Yes the bank have no paperwork for the admin company, i think a letter is the way forward, i have already opened another account with another bank and waiting for the paperwork to come through so i can change over my DD`s etc as i dont trust barclays anymore, it didnt help early on when i kept getting an indian call centre and the fella didnt have a clue what i was on about

I will be claiming any charges also as they would hammer me if it was my fault.

burgie
18-07-2007, 10:44 AM
i'd guessed the bank in question was barclays....:wtf:

i had a business account with the alliance and leicester a good few years back...they were first rate then, and i would guess they still are now.

Barclays nearly put me out of business, due to an "administrative error" hence the move to a&l.

Southwell
18-07-2007, 10:45 AM
Barclays is without doubt the worst bank i have ever used, Over 2 years they charged my mate 2k in fees!
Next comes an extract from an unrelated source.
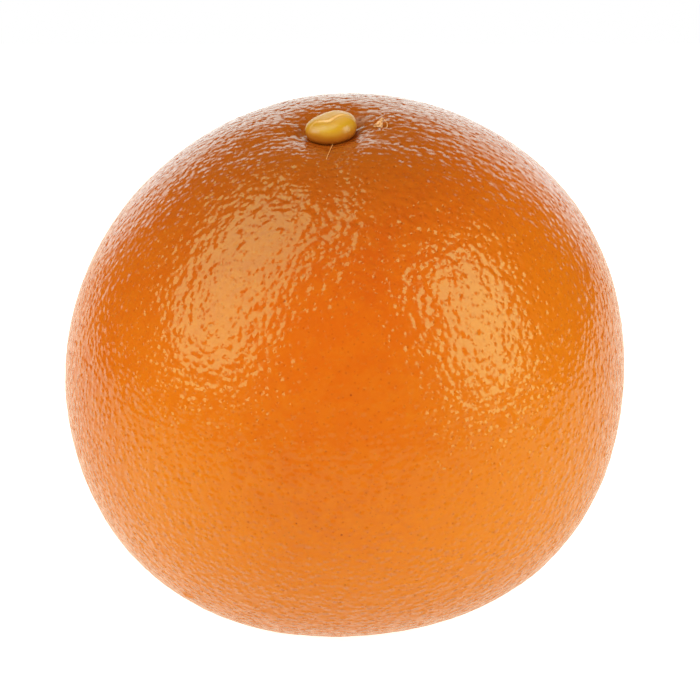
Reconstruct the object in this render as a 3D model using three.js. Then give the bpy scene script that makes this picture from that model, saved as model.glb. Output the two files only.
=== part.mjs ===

I Use Nationwide for my savings and things as i just switched to Halifax, they both seem very good.

DCM
18-07-2007, 11:13 AM
Halifax is a mare, since changing to Lloyds, no probs.

As for Lee, put EVERYTHING in writing, and also get the plod involved from the get-go.

Allan
18-07-2007, 11:24 AM
i've had to use to use the ombudsman over the past few weeks and will be again this week their extremly helpfull and very effective

And as for barclays, complete muppets i did a half million pound roadshow, they didn't know what they were promoting where they were going anything we usually found out our next destination the afternoon before complete clowns :wtf:

pro4nut
18-07-2007, 03:59 PM
sounds like a manual input error, often happens when bank transfers are processed when someone slips and hits the wrong number on the keypad and doesnt notice it.

my wife when working for one of the big banks many years ago while at uni accidently hit a wrong number and transferred a 1.5 million pound payroll transfer to the wrong company. i laughed but she couldn't see the joke.

this sort of stuff does happen quite often but like the guys above say go to the branch and sit down with the manager as DPA issues often prevent full access over the phone.